How to analyze customer feedback
Customer feedback can be analyzed manually, but you don’t have time for that. You need a streamlined solution to customer feedback analysis. Consumer feedback analysis tools enable Natural Language Processing to understand text and detect linguistic patterns within the data.
Each customer feedback analysis tool employs a different methodology to the analysis process. Typically through frequency analysis, customer feedback tools track the frequency of word usage across a textual data set. This provides a top level understanding of consumer feedback, by working to understand commonalities across large groups.
Relative Insight utilizes a different approach to qualitative text analysis. Instead of analyzing only frequency, we analyze differences.
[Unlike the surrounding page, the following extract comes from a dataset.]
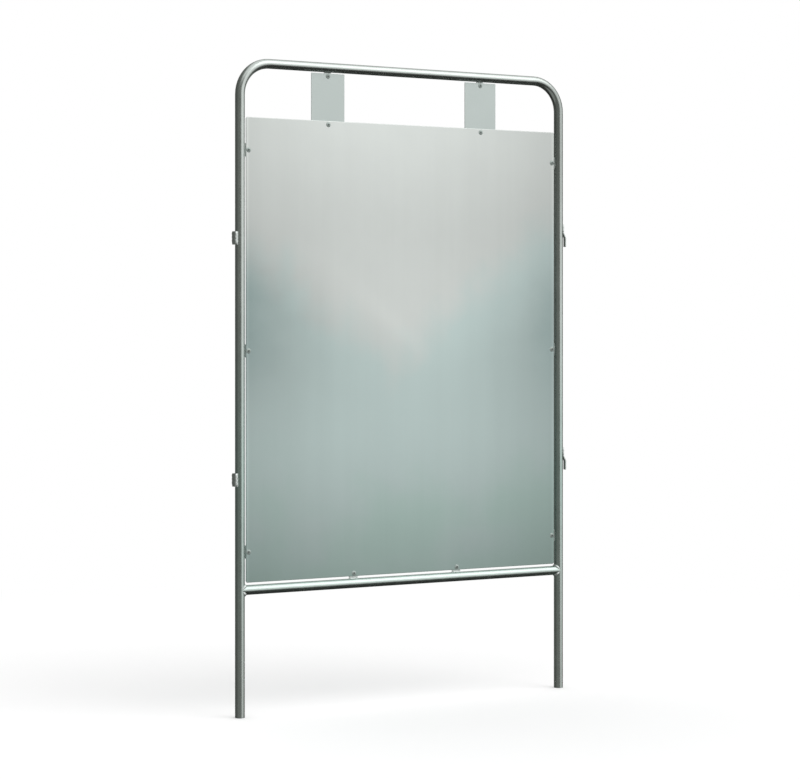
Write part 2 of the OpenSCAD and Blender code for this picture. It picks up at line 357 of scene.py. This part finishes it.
def rivet_finish(name, rows):
    """The finish of one group of rivets, two in each row, rows evenly spaced from low to high."""
    low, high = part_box(name)
    side_x = high[0] - flange_r
    first_z = low[2] + flange_r
    row_pitch = (high[2] - low[2] - 2 * flange_r) / max(rows - 1, 1)
    material, place = new_finish("rivet_aluminium_" + name)
    z = place.part(2)
    aside = abs(place.part(0)) - side_x
    height_off = abs(z - first_z)
    for row in range(1, rows):
        height_off = height_off.least(abs(z - (first_z + row * row_pitch)))
    from_axis = (aside * aside + height_off * height_off).root()
    # Painted shade darkens each head towards its recess.
    recess_shading = from_axis.ramp(recess_r, recess_shade_edge_r, start=recess_shade, end=1.0)
    grain = noise(place, per_metre=800, detail=2)
    colour = (recess_shading * (1 + grain * 0.12)).scaled(rivet_grey)
    return finish_metal(material, place, colour, 0.62 + grain * 0.1, grain, depth=0.0001)


for group, rows in rivet_rows.items():
    dress(group + "_rivets", rivet_finish(group + "_rivets", rows))


# The mandrel is the steel pin that drew each rivet tight. It broke off inside the head as
# the rivet was set, and its end is dull. Its dark grey is partly the steel's own and partly
# painted shade of the recess it sits in.
mandrel_and_shade_grey = rgb(112, 118, 115)


def mandrel_finish():
    material, place = new_finish("mandrel_steel")
    grain = noise(place, per_metre=1500, detail=2)
    colour = (1 + grain * 0.4).scaled(mandrel_and_shade_grey)
    return finish_metal(material, place, colour, 0.5 + grain * 0.2, grain, depth=0.0003)


mandrel_steel = mandrel_finish()
for group in rivet_rows:
    dress(group + "_mandrels", mandrel_steel)


# Welds join the crossbar, lugs, keepers and hooks to the tube. A long one is a low rounded
# bead with the ripples of the torch, a short one a lobe, and all were dipped with the frame.
weld_grey = rgb(228, 233, 231)
ring_sides = 16
bead_step = 0.0009
bead_tip = 0.1
ripple_pitch = 0.0036
ripple_height = 0.03


def weld_finish():
    material, place = new_finish("weld_zinc")
    lumps = noise(place, per_metre=300, detail=2)
    colour = (1 + lumps * 0.12).scaled(weld_grey)
    return finish_metal(material, place, colour, 0.44 + lumps * 0.1, lumps, depth=0.0003)


weld_zinc = weld_finish()


def run_bead(shape, path, radius):
    """Runs a rippled bead along a path of close points, with round tips."""
    rings = []
    run = 0.0
    total = sum((b - a).length for a, b in zip(path, path[1:]))
    for index, point in enumerate(path):
        along = path[min(index + 1, len(path) - 1)] - path[max(index - 1, 0)]
        if index:
            run += (point - path[index - 1]).length
        to_end = min(run, total - run) / radius
        size = radius * (1 + ripple_height * math.sin(2 * math.pi * run / ripple_pitch))
        size *= math.sqrt(max(1 - max(1 - to_end, 0) ** 2, bead_tip ** 2))
        placed = Matrix.Translation(point) @ along.to_track_quat("Z", "Y").to_matrix().to_4x4()
        made = bmesh.ops.create_circle(shape, segments=ring_sides, radius=size, matrix=placed)
        rings.append(list({edge for vert in made["verts"] for edge in vert.link_edges}))
    for ring, next_ring in zip(rings, rings[1:]):
        bmesh.ops.bridge_loops(shape, edges=ring + next_ring)
    bmesh.ops.holes_fill(shape, edges=rings[0] + rings[-1])


def straight_path(start, end):
    """Close points from start to end, for a bead with round tips."""
    start, end = Vector(start), Vector(end)
    count = max(int((end - start).length / bead_step), 4)
    return [start.lerp(end, i / count) for i in range(count + 1)]


def add_lobe(shape, centre, half_sizes):
    """Adds a short weld, an egg-shaped lobe."""
    placed = Matrix.Translation(centre) @ Matrix.Diagonal((*half_sizes, 1))
    bmesh.ops.create_uvsphere(shape, u_segments=20, v_segments=14, radius=1.0, matrix=placed)


def weld_piece(name, shape):
    """Closes a group of welds as one piece that rides with the frame."""
    bmesh.ops.recalc_face_normals(shape, faces=shape.faces)
    for face in shape.faces:
        face.smooth = True
    mesh = bpy.data.meshes.new(name)
    shape.to_mesh(mesh)
    shape.free()
    mesh.materials.append(weld_zinc)
    piece = bpy.data.objects.new(name, mesh)
    scene.collection.objects.link(piece)
    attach(piece, "root")


# The saddle welds run round the crossbar's ends, where the two tubes meet in a curve: one
# bead over the top and one under the bottom of each end. Towards the front and the back
# they stay within the tube's thickness.
tube_r = 0.015
tube_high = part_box("frame_tube")[1]
upright_x = tube_high[0] - tube_r
rail_z = tube_high[2] - tube_r
bar_low, bar_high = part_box("crossbar")
bar_z = (bar_low[2] + bar_high[2]) / 2
saddle_bead_r = 0.0060
saddle_sink = 0.0014
saddle_steps = 60
tip_angle = 9
bead_reach = tube_high[1] - saddle_bead_r * (1 + ripple_height)

shape = bmesh.new()
for side in (-1, 1):
    for up in (-1, 1):
        path = []
        for step in range(saddle_steps + 1):
            angle = math.radians(tip_angle + (180 - 2 * tip_angle) * step / saddle_steps)
            bead_y = max(-bead_reach, min(bead_reach, tube_r * math.cos(angle)))
            off_axis = tube_r * math.sin(angle) - saddle_sink
            path.append(Vector((side * (upright_x - off_axis), bead_y, bar_z + up * off_axis)))
        run_bead(shape, path, saddle_bead_r)
weld_piece("saddle_welds", shape)


# Each side lug is welded to the upright by a thin bead down each of its faces, in the
# corner that it makes with the tube. The bead stops just short of the lug's ends.
lug_bead_r = 0.0019
lug_bead_inset = 0.002

shape = bmesh.new()
for name in nodes:
    if name.startswith("side_lug"):
        low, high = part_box(name)
        side = -1 if high[0] < 0 else 1
        for y in (low[1], high[1]):
            bead_x = side * (upright_x - math.sqrt(tube_r * tube_r - y * y))
            start = (bead_x, y, low[2] + lug_bead_inset)
            end = (bead_x, y, high[2] - lug_bead_inset)
            run_bead(shape, straight_path(start, end), lug_bead_r)
weld_piece("side_lug_welds", shape)


# The lugs under the rail and on top of the crossbar are welded in the same way, by a bead
# along each face in the corner that it makes with the tube.
shape = bmesh.new()
for name in nodes:
    if name.startswith(("rail_lug", "bottom_lug")):
        low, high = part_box(name)
        for y in (low[1], high[1]):
            off_axis = math.sqrt(tube_r * tube_r - y * y)
            bead_z = bar_z + off_axis if name.startswith("bottom") else rail_z - off_axis
            start = (low[0] + lug_bead_inset, y, bead_z)
            end = (high[0] - lug_bead_inset, y, bead_z)
            run_bead(shape, straight_path(start, end), lug_bead_r)
weld_piece("rail_and_bar_lug_welds", shape)


# Each keeper is welded to the upright down the outside of both its arms, in lobes that run
# into each other and stay clear of the slot for the next board's hook.
keeper_lobe = (0.0050, 0.0024, 0.0068)
keeper_lobes = 6
keeper_weld_depth = 0.006
keeper_lobe_off = 0.0004
lobe_sway = 0.0004

shape = bmesh.new()
for name in ("keeper_upper", "keeper_lower"):
    low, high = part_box(name)
    first_z = low[2] + keeper_lobe[2]
    lobe_pitch = (high[2] - keeper_lobe[2] - first_z) / (keeper_lobes - 1)
    for y in (low[1] - keeper_lobe_off, high[1] + keeper_lobe_off):
        for index in range(keeper_lobes):
            lobe_x = low[0] + keeper_weld_depth + lobe_sway * (-1) ** index
            add_lobe(shape, (lobe_x, y, first_z + index * lobe_pitch), keeper_lobe)
weld_piece("keeper_welds", shape)


# Each hook is a bent flat bar, welded to the upright down both edges of its upper end. The
# welds are lobes again, sunk into the corner between the bar and the tube.
hook_lobe = (0.0038, 0.0028, 0.0054)
hook_lobes = 4
hook_weld_l = 0.025
hook_half_w = 0.006
hook_lobe_off = 0.001
hook_lobe_sink = 0.0013

shape = bmesh.new()
for name in ("hook_upper", "hook_lower"):
    first_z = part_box(name)[1][2] - hook_weld_l + hook_lobe[2]
    lobe_pitch = (hook_weld_l - 2 * hook_lobe[2]) / (hook_lobes - 1)
    for y in (-hook_half_w - hook_lobe_off, hook_half_w + hook_lobe_off):
        for index in range(hook_lobes):
            lobe_x = upright_x + tube_r - hook_lobe_sink + lobe_sway * (-1) ** index
            add_lobe(shape, (lobe_x, y, first_z + index * lobe_pitch), hook_lobe)
weld_piece("hook_welds", shape)


# The studio is white all round. Bright metal mirrors what stands about it, so it alone sees
# open-air surroundings: a pale sky, dim and slightly green land that is paler low in front
# and behind the board, and a large soft light on the right.
softbox_turn = math.radians(72)
softbox_side = view_right * math.sin(softbox_turn) - view_ahead * math.cos(softbox_turn)
dim_green = (0.965, 1.0, 0.94)
white_tint = (1, 1, 1)
ground_level = 0.38
behind_level = 0.58


def ray_kinds(start):
    """Whether a ray comes from the camera, off a bright surface or through a clear one."""
    kinds = ("Is Camera Ray", "Is Glossy Ray", "Is Transmission Ray")
    return [start.node("ShaderNodeLightPath", output=kind) for kind in kinds]


def studio_world():
    world = bpy.data.worlds.new("studio")
    world.use_nodes = True
    world.node_tree.nodes.clear()
    start = Wire(world.node_tree)
    direction = start.node("ShaderNodeTexCoord", output="Generated")

    def towards(vector):
        """How nearly a direction points along the vector: 1 along it, -1 away from it."""
        return start.node("ShaderNodeVectorMath", {0: direction, 1: vector},
                          operation="DOT_PRODUCT", output="Value")

    up = towards((0, 0, 1))
    right = towards(view_right)
    ahead = towards(view_ahead)
    softbox = (towards(softbox_side) + up * 0.4).ramp(0.78, 0.92)
    bright = up.ramp(-0.60, 0.05, start=0.03, end=1.04)
    dim = right.ramp(-1.0, -0.5, start=0.11, end=0.20) * up.ramp(-0.6, -0.2, start=0.2, end=1.0)
    sky = (up + ahead.most(0.0) * 0.3).ramp(0.25, 0.70) * right.ramp(-0.55, -0.05)
    sky = sky * ahead.ramp(0.40, 0.65, start=1.0, end=0.45)
    pale_ground = up.ramp(-0.60, -0.25, start=ground_level, end=0.0)
    pale_ground = pale_ground * ahead.ramp(-0.42, -0.22, start=1.0, end=0.0)
    pale_ground = pale_ground * right.ramp(0.25, 0.45, start=1.0, end=0.0)
    pale_behind = ahead.ramp(0.80, 0.93) * up.ramp(-0.50, -0.25) * behind_level
    open_air = sky.most(pale_ground).most(pale_behind)
    surroundings = dim.most(open_air) * (1 - softbox) + bright * softbox

    camera_ray, glossy_ray, through_ray = ray_kinds(start)
    behind_board = ahead.ramp(0.96, 0.99)
    white = camera_ray.most(through_ray).most(glossy_ray * behind_board)
    seen = glossy_ray * surroundings + (1 - glossy_ray)
    strength = white + (1 - white) * seen
    tint = (glossy_ray * (1 - softbox) * (1 - open_air)).mix(white_tint, dim_green)
    light = start.node("ShaderNodeBackground", {"Color": tint, "Strength": strength})
    start.node("ShaderNodeOutputWorld", {"Surface": light})
    world.cycles.sampling_method = "NONE"
    return world


scene.world = studio_world()


# One lamp stands high in front of the board on its right. It is broad and weak, because the
# white studio already lights the board from all sides.
key_data = bpy.data.lights.new("key", "SUN")
key_data.energy = 0.5
key_data.angle = math.radians(50)
key = bpy.data.objects.new("key", key_data)
key_from = Vector((0.45, -0.6, 0.62))
key.rotation_euler = key_from.to_track_quat("Z", "Y").to_euler()
scene.collection.objects.link(key)


# The floor is a pale matt disc just under the feet, which takes the board's shadow. Further
# out it passes into the studio's white, and the metal doesn't mirror it.
floor_r = 6
floor_z = -0.0005
floor_paint = (0.97, 0.97, 0.97)
paint_end_r = 1.2
white_start_r = 3.5


def floor_finish():
    material, place = new_finish("floor")
    camera_ray, glossy_ray, through_ray = ray_kinds(place)
    away = place.node("ShaderNodeVectorMath", {0: place}, operation="LENGTH", output="Value")
    white = away.ramp(paint_end_r, white_start_r) * camera_ray.most(glossy_ray).most(through_ray)
    paint = place.node("ShaderNodeBsdfDiffuse", {"Color": floor_paint})
    glow = place.node("ShaderNodeEmission", {"Strength": 1.0})
    mixed = place.node("ShaderNodeMixShader", {0: white, 1: paint, 2: glow})
    place.node("ShaderNodeOutputMaterial", {"Surface": mixed})
    return material


disc = bmesh.new()
bmesh.ops.create_circle(disc, cap_ends=True, segments=96, radius=floor_r)
bmesh.ops.translate(disc, verts=disc.verts, vec=(0, 0, floor_z))
floor_mesh = bpy.data.meshes.new("floor")
disc.to_mesh(floor_mesh)
disc.free()
floor_mesh.materials.append(floor_finish())
floor = bpy.data.objects.new("floor", floor_mesh)
floor.visible_glossy = False
scene.collection.objects.link(floor)


scene.view_settings.view_transform = "Standard"

bpy.context.view_layer.update()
Comparative text analysis analyzes one written data set in comparison to another to uncover the linguistic attributes that make each data set unique. This works to bring out the differences between brands, target consumer demographics, data sources, over time and more. Comparison creates contextual understanding. Much of what people say is the same, what matters are the differences in what we say.
How it works
After you’ve collected your feedback, the next step is uploading the file to Relative Insight where you can divide and/or combine files to align with your analysis goals. Shape your approach to analysis by creating a comparative question (ie. I want to understand how US consumers speak compared to UK consumers).
Relative Insight will analyze the desired files and uncover the differences and similarities in the words, phrases, grammar, topic and emotion each group used. This contextual outlook goes beyond the topical language you expect to see surrounding a conversation, and instead goes deeper to find meaningful textual insights.
Customers willingly and freely provide brands with all the information they need to succeed. It’s time to utilize it. Customer feedback analysis tools take unmanageable amounts of feedback data and uncover actionable insights with the power to shape marketing, product and customer experience strategies.